## The exercise
Copy out the complete listing, word for word.

## Given data
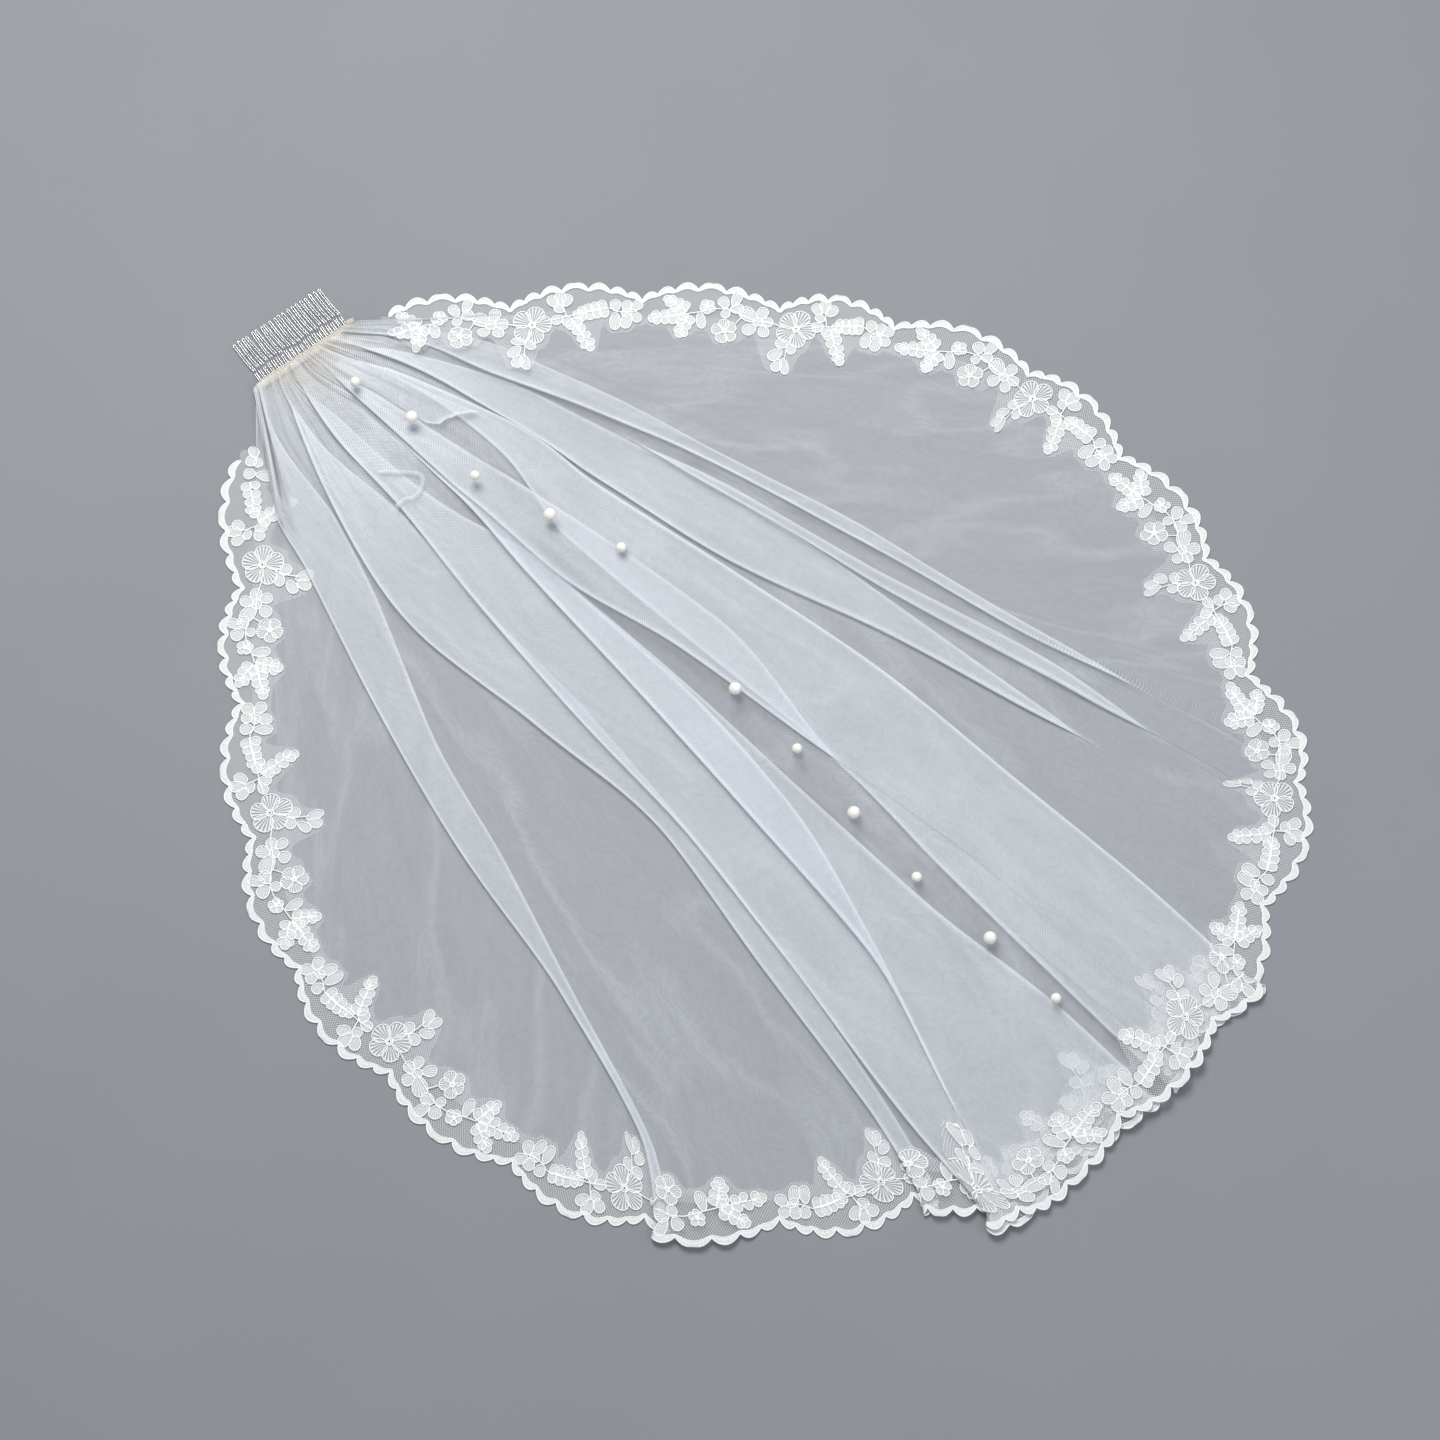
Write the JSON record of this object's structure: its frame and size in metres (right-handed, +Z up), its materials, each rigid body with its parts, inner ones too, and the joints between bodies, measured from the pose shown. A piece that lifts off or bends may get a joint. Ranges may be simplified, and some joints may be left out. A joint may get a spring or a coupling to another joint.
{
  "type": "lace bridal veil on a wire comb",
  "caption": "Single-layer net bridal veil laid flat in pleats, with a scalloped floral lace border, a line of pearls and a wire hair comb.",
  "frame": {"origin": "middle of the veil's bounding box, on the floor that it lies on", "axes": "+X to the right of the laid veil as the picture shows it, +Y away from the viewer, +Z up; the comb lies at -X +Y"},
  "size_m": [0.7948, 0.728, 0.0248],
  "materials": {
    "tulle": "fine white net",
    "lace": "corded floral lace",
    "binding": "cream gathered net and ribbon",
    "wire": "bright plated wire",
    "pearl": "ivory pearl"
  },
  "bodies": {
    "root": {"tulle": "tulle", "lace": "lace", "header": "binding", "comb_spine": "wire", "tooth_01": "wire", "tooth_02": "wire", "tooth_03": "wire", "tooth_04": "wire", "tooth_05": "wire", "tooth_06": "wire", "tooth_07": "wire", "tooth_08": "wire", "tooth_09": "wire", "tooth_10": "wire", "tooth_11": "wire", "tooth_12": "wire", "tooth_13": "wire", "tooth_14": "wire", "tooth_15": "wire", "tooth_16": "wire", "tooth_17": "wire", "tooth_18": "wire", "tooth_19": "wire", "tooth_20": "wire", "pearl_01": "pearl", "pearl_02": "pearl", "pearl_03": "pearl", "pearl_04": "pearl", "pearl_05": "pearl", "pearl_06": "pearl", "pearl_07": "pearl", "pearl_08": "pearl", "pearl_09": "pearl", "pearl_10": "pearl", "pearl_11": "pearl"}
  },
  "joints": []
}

## Worked solution
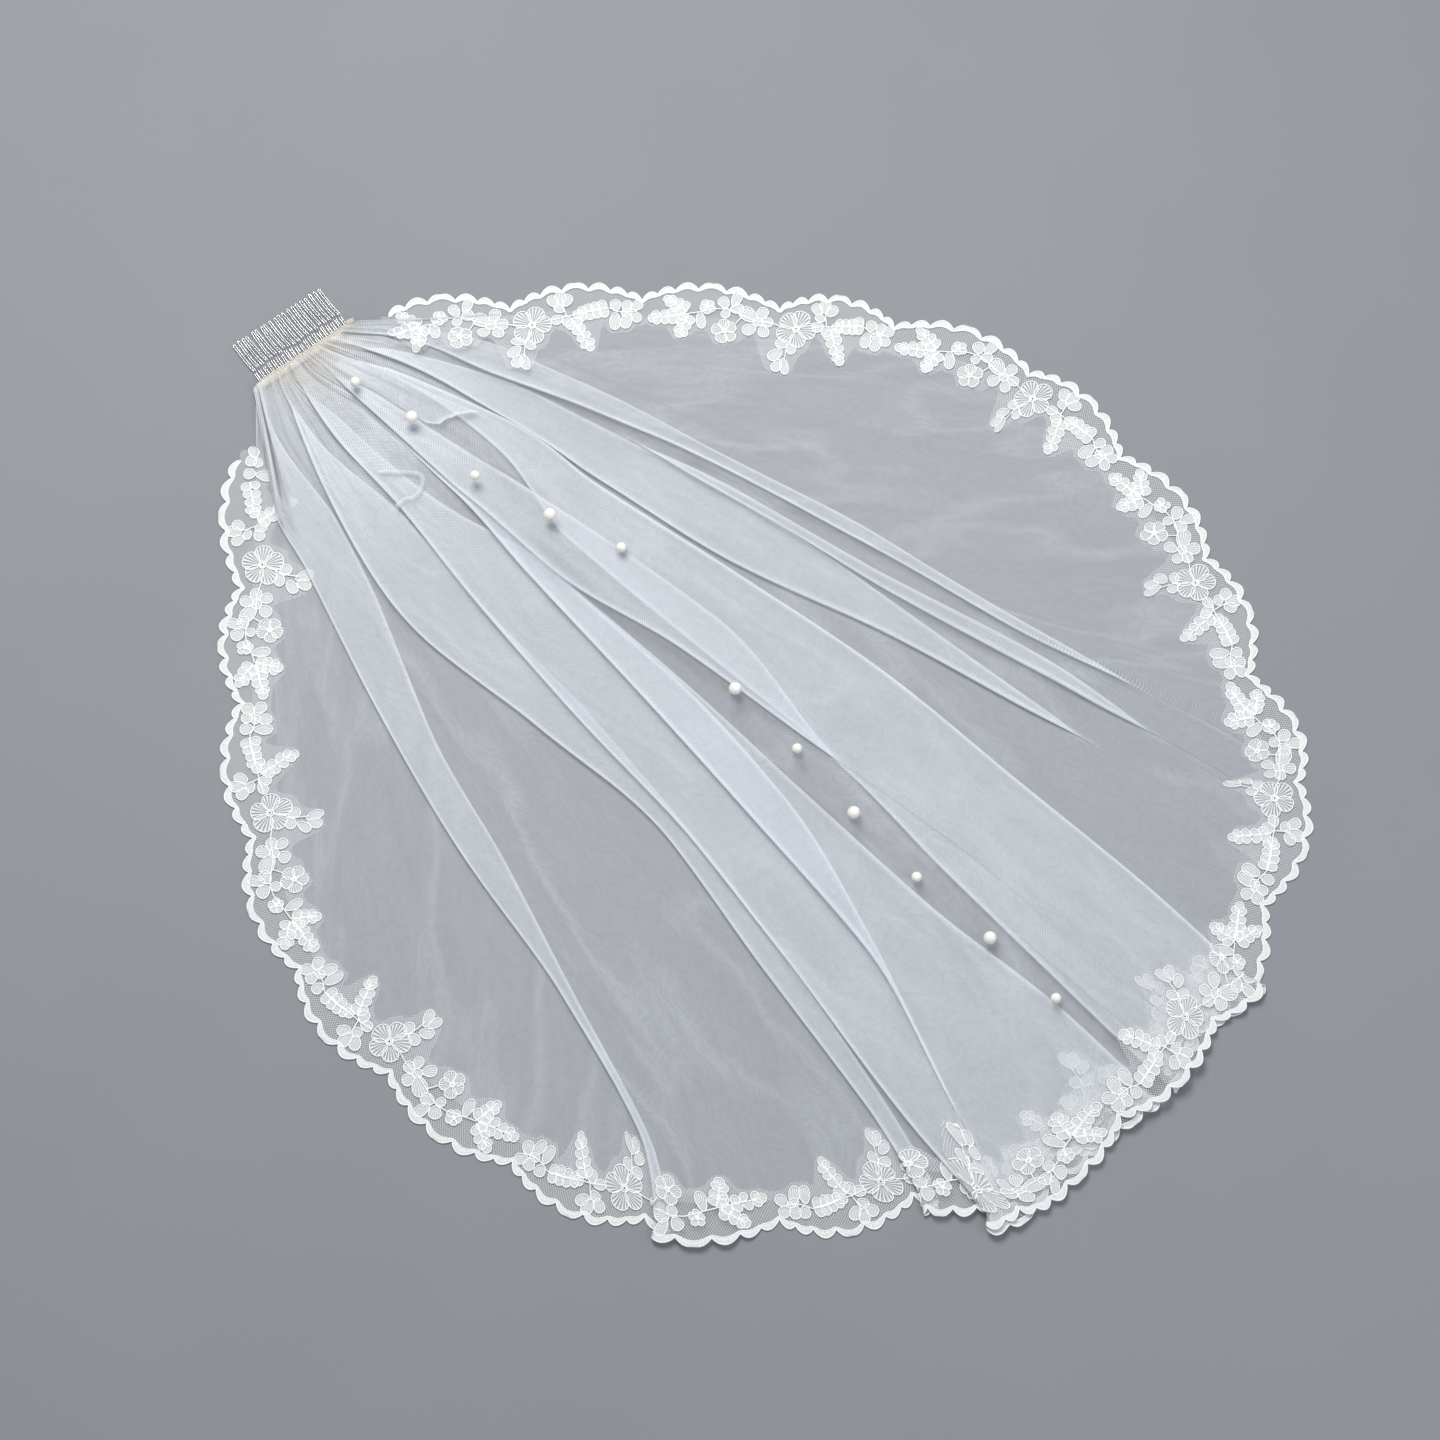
Write the JSON record of this object's structure: its frame and size in metres (right-handed, +Z up), its materials, each rigid body with its parts, inner ones too, and the joints between bodies, measured from the pose shown. A piece that lifts off or bends may get a joint. Ranges may be simplified, and some joints may be left out. A joint may get a spring or a coupling to another joint.
{
  "type": "lace bridal veil on a wire comb",
  "caption": "Single-layer net bridal veil laid flat in pleats, with a scalloped floral lace border, a line of pearls and a wire hair comb.",
  "frame": {"origin": "middle of the veil's bounding box, on the floor that it lies on", "axes": "+X to the right of the laid veil as the picture shows it, +Y away from the viewer, +Z up; the comb lies at -X +Y"},
  "size_m": [0.7948, 0.728, 0.0248],
  "materials": {
    "tulle": "fine white net",
    "lace": "corded floral lace",
    "binding": "cream gathered net and ribbon",
    "wire": "bright plated wire",
    "pearl": "ivory pearl"
  },
  "bodies": {
    "root": {"tulle": "tulle", "lace": "lace", "header": "binding", "comb_spine": "wire", "tooth_01": "wire", "tooth_02": "wire", "tooth_03": "wire", "tooth_04": "wire", "tooth_05": "wire", "tooth_06": "wire", "tooth_07": "wire", "tooth_08": "wire", "tooth_09": "wire", "tooth_10": "wire", "tooth_11": "wire", "tooth_12": "wire", "tooth_13": "wire", "tooth_14": "wire", "tooth_15": "wire", "tooth_16": "wire", "tooth_17": "wire", "tooth_18": "wire", "tooth_19": "wire", "tooth_20": "wire", "pearl_01": "pearl", "pearl_02": "pearl", "pearl_03": "pearl", "pearl_04": "pearl", "pearl_05": "pearl", "pearl_06": "pearl", "pearl_07": "pearl", "pearl_08": "pearl", "pearl_09": "pearl", "pearl_10": "pearl", "pearl_11": "pearl"}
  },
  "joints": []
}